Findings from the dashboard include:
- SHAPE subjects make up 57% of all UK higher education enrolments – continuing to attract the majority of UK students, although numbers vary significantly across subjects
- For example, business and management, social work and education have grown while politics, sociology and archaeology have declined
- First-degree SHAPE students in England from the most deprived areas are almost twice as likely to live at home during term time as those from the least deprived areas, reflecting the impact of financial pressures on study choices
- There are large gaps in who can move to study between different subjects, and these disparities risk deepening inequalities for young people. In history, for example, 75% of students from the least deprived areas study outside their home region, compared with 46% from the most deprived areas.

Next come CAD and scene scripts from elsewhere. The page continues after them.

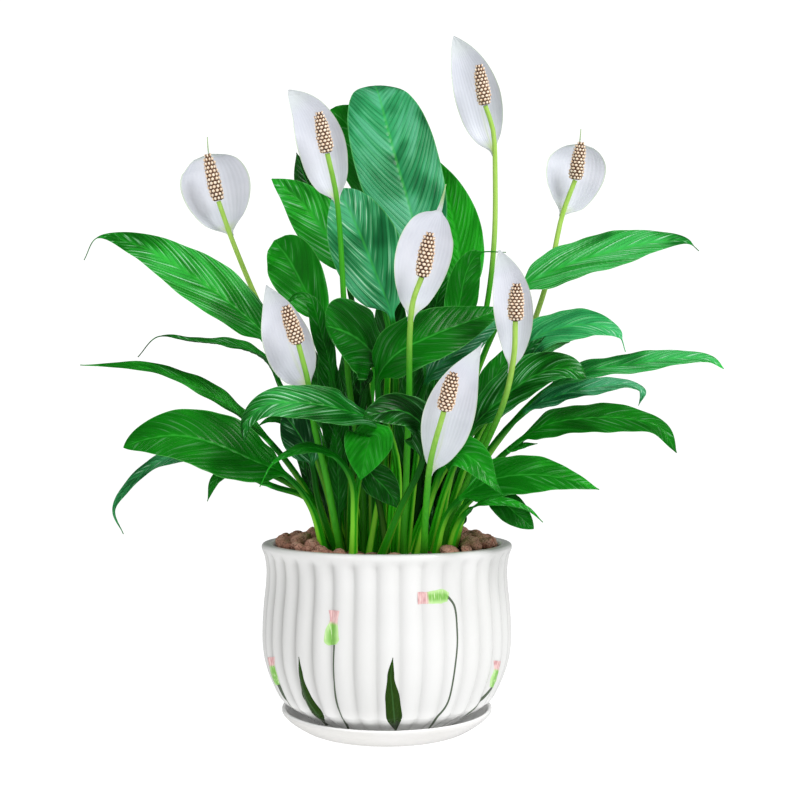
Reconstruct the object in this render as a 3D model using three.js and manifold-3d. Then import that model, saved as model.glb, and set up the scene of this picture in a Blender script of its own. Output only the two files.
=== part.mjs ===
// A peace lily in a fluted white pot on a saucer: a crown of glossy leaves and eight white blooms.
// Millimetres, +Z up. The origin is the middle of the saucer's underside, and the front is -Y.
import * as THREE from "three";
import { mergeVertices } from "three/addons/utils/BufferGeometryUtils.js";
import Module from "manifold-3d";

const wasm = await Module();
wasm.setup();

// Driving dimensions.
const SAUCER_RADIUS = 79.6;
const SAUCER_HEIGHT = 17;
const SAUCER_FLOOR = 4.7;
const SAUCER_FOOT_RADIUS = 56;
const POT_SEAT = 5;
const POT_FOOT_RADIUS = 50;
const POT_RIM_Z = 141;
const POT_RIM_RADIUS = 95;
const POT_WALL = 7;
const POT_FLOOR_Z = 13;
const FLUTES = 36;
const FLUTE_DEPTH = 2.2;
const FLUTE_TOP_Z = 131;
const DRAIN_RADIUS = 8;
const SOIL_EDGE_Z = 134;
const SOIL_MOUND = 7;
const PEBBLES = 19;
const CLEARANCE = 0.3;
const FOOT_Z = 130.5;
const BLADE_THICKNESS = 0.85;
const RIB_THICKNESS = 1.7;
const PETIOLE_RADIUS = 2.2;
const BLOOM_STEM_RADIUS = 2.2;
const SPADIX_RADIUS = 5.4;

const WHITE_GLAZE = { color: 0xf0efec, roughness: 0.15, metalness: 0 };
const CLAY_PEBBLE = { color: 0x7a4a3a, roughness: 0.9, metalness: 0 };
const LEAF_GREEN = { color: 0x1c7a2c, roughness: 0.35, metalness: 0 };
const STEM_GREEN = { color: 0x86b83c, roughness: 0.4, metalness: 0 };
const SPATHE_WHITE = { color: 0xefeff7, roughness: 0.5, metalness: 0 };
const SPADIX_CREAM = { color: 0xe2b98f, roughness: 0.7, metalness: 0 };

const root = new THREE.Group();

// Small, repeatable random numbers for the pebbles.
let seed = 20417;
function draw(low, high) {
  seed = (seed * 1664525 + 1013904223) % 4294967296;
  return low + ((high - low) * seed) / 4294967296;
}

function addPiece(name, geometry, look) {
  const mesh = new THREE.Mesh(geometry, new THREE.MeshStandardMaterial(look));
  mesh.name = name;
  root.add(mesh);
  return mesh;
}

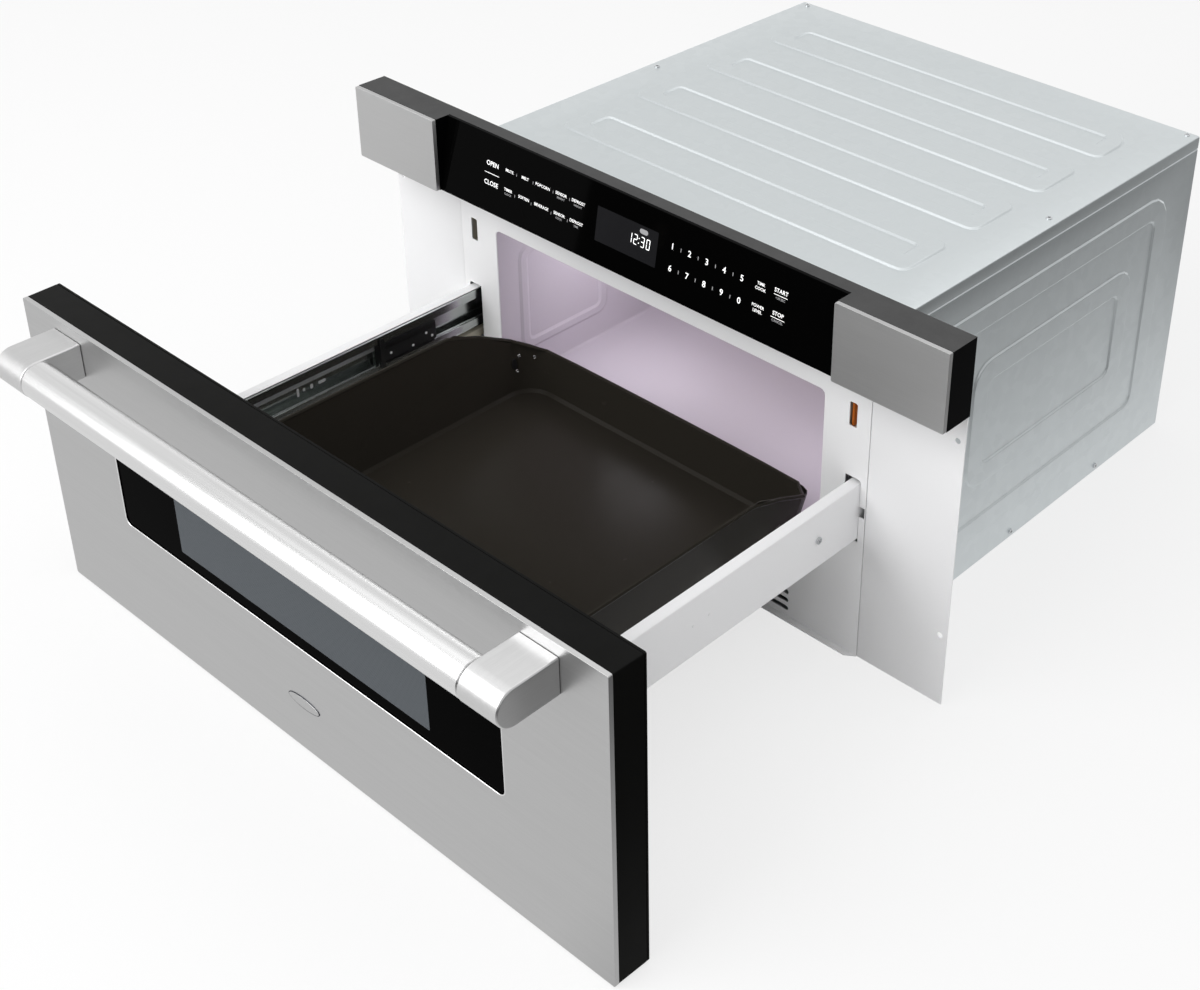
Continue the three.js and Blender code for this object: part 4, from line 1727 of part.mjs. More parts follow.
const movers = assembly(
  pair('runner_middle', middleRunner(), 'zinc'),
  pair('runner_buffer', runnerBuffer(), 'black'),
  piece('drive_pinion', drivePinion(), 'ivory'),
  piece('fan_rotor', fanRotor(), 'black'),
  piece('mode_stirrer', modeStirrer(), 'zinc'),
  pair('latch_lever', latchLever(), 'orange'),
);

const microwaveDrawer = new THREE.Group();
microwaveDrawer.add(chassis, controlPanel, drawer, movers);
microwaveDrawer.position.y = -cabinetDepth / 2;

export default microwaveDrawer;
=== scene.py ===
"""Looks of a built-in microwave drawer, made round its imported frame, in metres."""

import json
import logging
import math
from collections.abc import Callable, Iterable, Sequence
from dataclasses import dataclass
from enum import Enum

import bmesh
import bpy
from mathutils import Matrix, Vector

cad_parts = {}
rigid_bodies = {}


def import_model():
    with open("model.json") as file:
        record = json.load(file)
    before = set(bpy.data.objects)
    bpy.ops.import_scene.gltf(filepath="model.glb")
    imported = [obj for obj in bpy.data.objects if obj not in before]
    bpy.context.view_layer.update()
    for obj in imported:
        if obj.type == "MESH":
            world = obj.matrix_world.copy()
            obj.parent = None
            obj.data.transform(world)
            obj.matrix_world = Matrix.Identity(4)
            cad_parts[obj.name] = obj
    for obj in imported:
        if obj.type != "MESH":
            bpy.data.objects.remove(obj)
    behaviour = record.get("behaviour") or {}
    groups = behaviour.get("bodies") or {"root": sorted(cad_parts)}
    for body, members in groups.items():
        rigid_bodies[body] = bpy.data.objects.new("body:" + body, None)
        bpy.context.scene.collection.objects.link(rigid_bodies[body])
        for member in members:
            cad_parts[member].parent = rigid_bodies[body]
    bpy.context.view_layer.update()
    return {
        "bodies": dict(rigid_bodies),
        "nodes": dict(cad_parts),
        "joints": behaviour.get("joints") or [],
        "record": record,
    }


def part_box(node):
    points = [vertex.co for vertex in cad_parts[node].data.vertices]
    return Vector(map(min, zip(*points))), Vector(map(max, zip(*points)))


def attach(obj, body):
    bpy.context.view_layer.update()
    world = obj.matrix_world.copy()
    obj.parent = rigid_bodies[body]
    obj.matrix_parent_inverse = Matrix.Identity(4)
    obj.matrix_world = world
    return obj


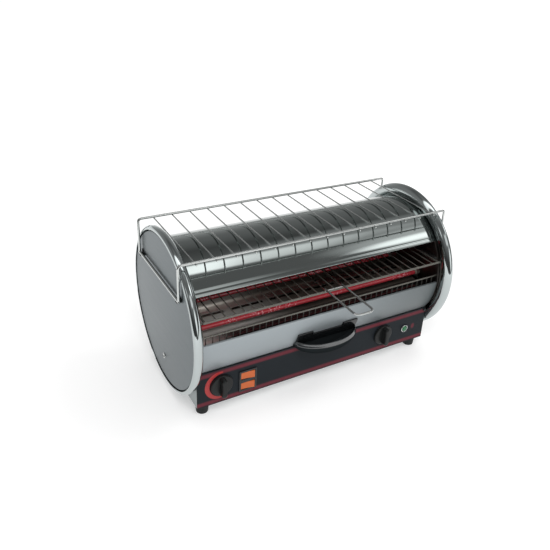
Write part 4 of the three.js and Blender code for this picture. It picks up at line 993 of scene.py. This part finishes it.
def add_world(scene):
    """Even white light for matt surfaces, and the drawn room for all other rays."""
    even_light = 0.72
    world = bpy.data.worlds.new("studio")
    scene.world = world
    world.use_nodes = True
    world.node_tree.nodes.clear()
    graph = Graph(world.node_tree)
    direction = graph.add("TexCoord").outputs["Generated"]
    room = graph.add("Background", ("Color", room_light(graph, direction)))
    soft = graph.add("Background", ("Color", (1, 1, 1, 1)), ("Strength", even_light))
    both = graph.add("MixShader", ("Fac", graph.add("LightPath").outputs["Is Diffuse Ray"]),
                     (1, room.outputs["Background"]), (2, soft.outputs["Background"]))
    graph.add("OutputWorld", ("Surface", both.outputs["Shader"]))


def softbox(scene, name, azimuth, elevation, power):
    """A lamp that faces the toaster and leaves no reflection on it."""
    distance, width, height, aim = 2.6, 1.2, 0.9, Vector((0, 0, 0.2))
    light = bpy.data.lights.new(name, "AREA")
    light.shape = "RECTANGLE"
    light.size, light.size_y = width, height
    light.energy = power
    obj = bpy.data.objects.new(name, light)
    scene.collection.objects.link(obj)
    obj.location = toward(azimuth, elevation) * distance + aim
    obj.rotation_euler = toward(azimuth, elevation).to_track_quat("Z", "Y").to_euler()
    obj.visible_glossy = False


def add_camera(scene):
    """The camera that was fitted to the photograph, with its focal length and shift in pixels."""
    picture, focal, shift_x, shift_y, sensor = 550, 614.85, -5, -30, 36
    azimuth, elevation, roll = (math.radians(v) for v in (-30.97, 26.39, 3.07))
    back = Vector((math.sin(azimuth) * math.cos(elevation), -math.cos(azimuth) * math.cos(elevation),
                   math.sin(elevation)))
    right = Vector((math.cos(azimuth), math.sin(azimuth), 0))
    up = back.cross(right)
    right, up = (right * math.cos(roll) + up * math.sin(roll), up * math.cos(roll) - right * math.sin(roll))
    data = bpy.data.cameras.new("camera")
    data.sensor_width = sensor
    data.lens = focal / picture * sensor
    data.shift_x = shift_x / picture
    data.shift_y = shift_y / picture
    camera = bpy.data.objects.new("camera", data)
    scene.collection.objects.link(camera)
    spot = place(-654.7, -1017.8, 873.6)
    camera.matrix_world = Matrix((
        (right.x, up.x, back.x, spot.x),
        (right.y, up.y, back.y, spot.y),
        (right.z, up.z, back.z, spot.z),
        (0, 0, 0, 1)))
    scene.camera = camera


def studio():
    scene = bpy.context.scene
    add_floor(scene)
    add_world(scene)
    softbox(scene, "key", 200, 52, 22)
    softbox(scene, "fill", 104, 60, 12)
    add_camera(scene)
    scene.view_settings.view_transform = "Standard"


studio()
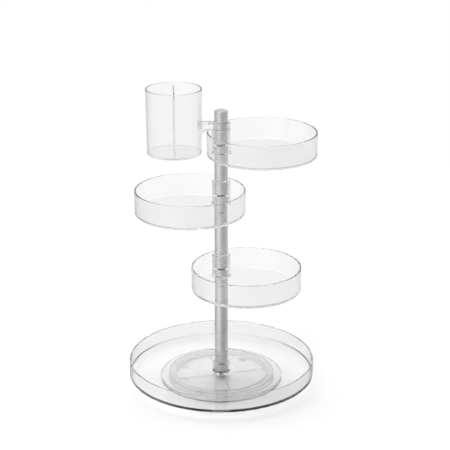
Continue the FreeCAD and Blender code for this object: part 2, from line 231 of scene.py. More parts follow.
class StageSettings(bpy.types.PropertyGroup):
    """The camera, the lamps and the floor."""
    lens: FloatProperty(name="Lens", description="Focal length", default=112.9, unit="CAMERA")
    tilt: FloatProperty(name="Tilt", description="How far the camera looks down",
                        default=0.339, subtype="ANGLE")
    camera_place: FloatVectorProperty(name="Camera place", description="Where the camera stands",
                                      default=(0.00565, -1.9855, 0.9513), subtype="TRANSLATION",
                                      unit="LENGTH")
    floor_size: length("Floor size", "Width of the floor", 2.2)
    floor_colour: tint("Floor", "Colour that the floor throws back on the organizer", (0.9, 0.9, 0.9, 1.0))
    floor_white: amount("Floor white", "Brightness of the floor where it is seen directly", 1.08, 2.0)
    lit_radius: length("Lit radius", "Where the floor stops taking its light from the lamps", 0.19)
    lit_edge: length("Lit edge", "Width of that change", 0.12)
    floor_seen: amount("Floor seen", "Brightness of the floor seen through the plastic", 0.99, 2.0)
    backdrop_seen: amount("Backdrop seen", "Brightness of the backdrop seen through the plastic", 0.98, 2.0)
    studio_seen: amount("Studio seen", "Brightness of the rest of the studio seen through the plastic",
                        0.87, 2.0)
    backdrop_edge: amount("Backdrop edge", "Where the backdrop begins, from 0 at the sides", 0.6)
    backdrop_full: amount("Backdrop full", "Where it is quite bright, up to 1 right behind", 0.95)
    fill: amount("Fill", "Strength of the soft light from all round", 0.42, 10.0)


# ---------------------------------------------------------------- modelling helpers

def leave_edit_mode():
    """Goes back to object mode with nothing selected."""
    if bpy.context.object and bpy.context.object.mode != "OBJECT":
        bpy.ops.object.mode_set(mode="OBJECT")
    bpy.ops.object.select_all(action="DESELECT")


def make_active(piece):
    """Selects one piece alone."""
    leave_edit_mode()
    piece.select_set(True)
    bpy.context.view_layer.objects.active = piece


def settle(piece, name):
    """Names a new piece and puts its place into its mesh."""
    make_active(piece)
    bpy.ops.object.transform_apply(location=True, rotation=True, scale=True)
    piece.name = name
    piece.data.name = name
    return piece


def arc(centre, radius, start, end, steps=6):
    """Profile points (radius, height) along a round, with the angles in degrees."""
    turns = [radians(start + (end - start) * step / steps) for step in range(steps + 1)]
    return [(centre[0] + radius * cos(turn), centre[1] + radius * sin(turn)) for turn in turns]


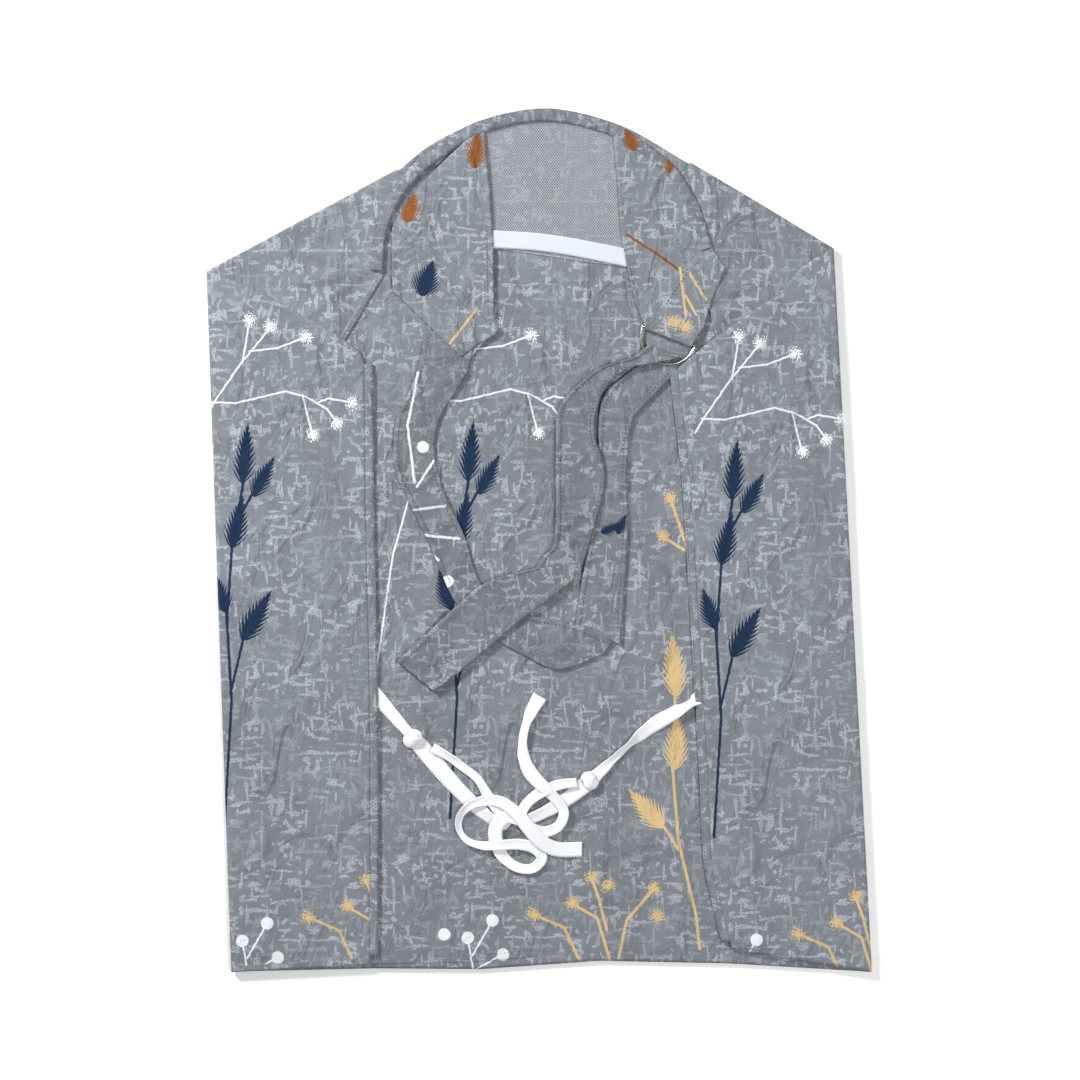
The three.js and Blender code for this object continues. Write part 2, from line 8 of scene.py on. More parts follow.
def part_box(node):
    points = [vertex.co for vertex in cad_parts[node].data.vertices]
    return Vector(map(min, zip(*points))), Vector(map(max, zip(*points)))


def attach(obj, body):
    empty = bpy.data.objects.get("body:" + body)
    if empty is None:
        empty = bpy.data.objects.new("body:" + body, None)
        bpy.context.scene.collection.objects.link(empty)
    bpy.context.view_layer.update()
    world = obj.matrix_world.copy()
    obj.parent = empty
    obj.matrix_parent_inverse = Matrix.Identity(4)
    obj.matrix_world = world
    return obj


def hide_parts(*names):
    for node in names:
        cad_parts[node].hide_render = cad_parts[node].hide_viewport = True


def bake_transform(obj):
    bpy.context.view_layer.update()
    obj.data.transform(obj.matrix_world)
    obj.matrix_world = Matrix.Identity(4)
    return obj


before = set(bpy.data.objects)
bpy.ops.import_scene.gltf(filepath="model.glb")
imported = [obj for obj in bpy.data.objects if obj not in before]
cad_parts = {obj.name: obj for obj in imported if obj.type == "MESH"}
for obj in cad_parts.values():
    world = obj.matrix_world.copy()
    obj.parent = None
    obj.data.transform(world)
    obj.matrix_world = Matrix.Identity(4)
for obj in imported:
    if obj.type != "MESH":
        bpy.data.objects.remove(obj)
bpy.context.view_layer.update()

# ---- The place: a white table seen from straight above ----
# The cover lies flat on a plain white table top. A small lamp stands low at the upper left and brings
# out the folds. A broader one, high on the right, and a bright room fill its shadows.

VIEW_WIDTH = 0.918
LENS = 85.0
SENSOR = 36.0
TABLE_DROP = 0.0013  # an opened side panel's soft waves reach this far down

camera_data = bpy.data.cameras.new("camera")
camera_data.lens = LENS
camera_data.sensor_width = SENSOR
camera = bpy.data.objects.new("camera", camera_data)
bpy.context.collection.objects.link(camera)
camera.location = (0.0004, -0.00025, VIEW_WIDTH * LENS / SENSOR)
bpy.context.scene.camera = camera


def lamp(name, place, aim, size, watts):
    light = bpy.data.lights.new(name, "AREA")
    light.size = size
    light.energy = watts
    holder = bpy.data.objects.new(name, light)
    bpy.context.collection.objects.link(holder)
    holder.location = place
    holder.rotation_euler = (Vector(aim) - Vector(place)).to_track_quat("-Z", "Y").to_euler()


lamp("window", (-1.35, 1.25, 1.0), (0, 0, 0), 0.35, 54)
lamp("ceiling", (1.1, -0.3, 2.0), (0.1, 0, 0), 1.0, 30)

room = bpy.data.worlds.new("room")
room.use_nodes = True
room.node_tree.nodes["Background"].inputs["Color"].default_value = (0.97, 0.985, 1, 1)
room.node_tree.nodes["Background"].inputs["Strength"].default_value = 0.29
bpy.context.scene.world = room
bpy.context.scene.view_settings.view_transform = "Standard"

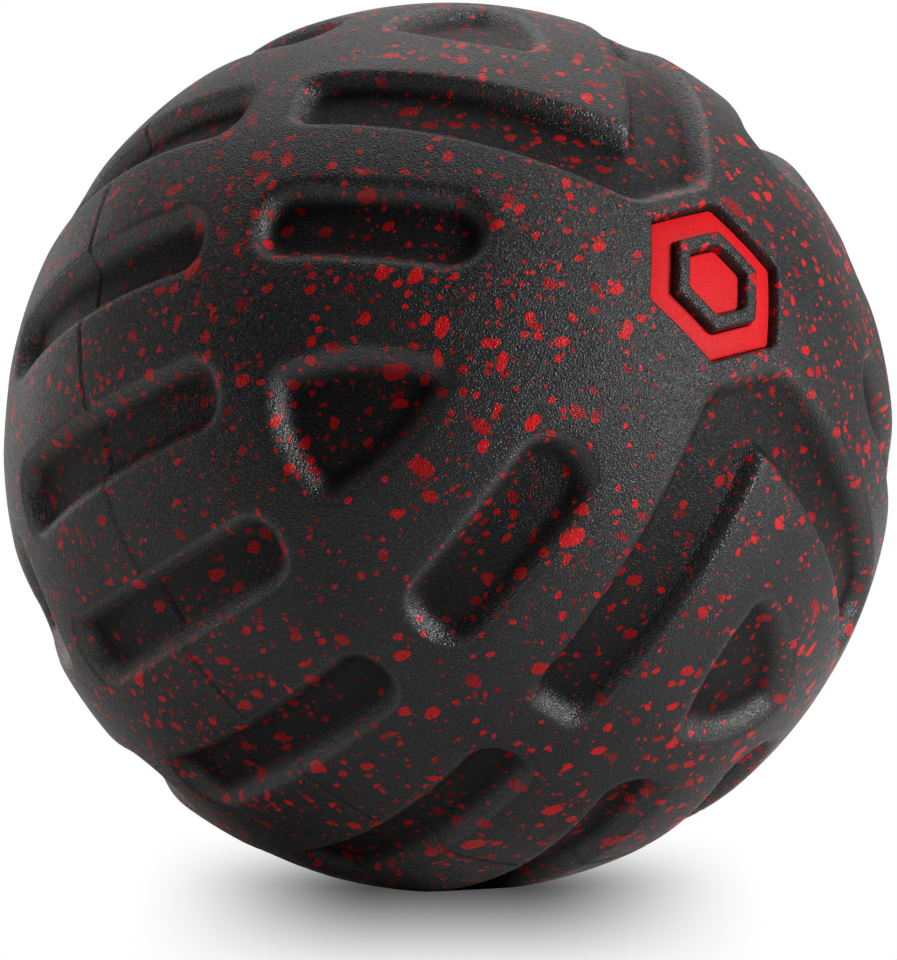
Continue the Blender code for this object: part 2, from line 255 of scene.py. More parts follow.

The dashboard enables users to explore patterns of SHAPE participation in UK higher education, including which subjects are growing or declining, how groups of students are represented across subjects, and where students study in relation to where they come from. It also highlights whether students remain in their home regions or are able to move elsewhere for their studies.
By bringing these insights together in one place for the first time, the tool makes it easier to understand how access to SHAPE subjects varies across both disciplines and student groups. It provides an overview of changes in participation over time, alongside more detailed analysis of student characteristics, geographic distribution, and study patterns across the UK.
Professor Margot Finn, Vice-President of Higher Education and Research Policy at the British Academy, said:
“This new tool brings together data in one place to offer, for the first time, a system wide view of who is studying SHAPE subjects across UK higher education. It allows us to track participation over time, understand patterns across disciplines, and build a much clearer picture of how and where students engage with these subjects.
“SHAPE graduates develop vital skills for understanding the human world: how people live, organise, govern and communicate. By strengthening the evidence base on who studies these subjects, we can better support a higher education system that equips people to analyse complexity, interpret evidence and work across differences. These are skills in high demand from employers that are also essential for addressing the major challenges of our time, from intercultural understanding to rapid technological change.”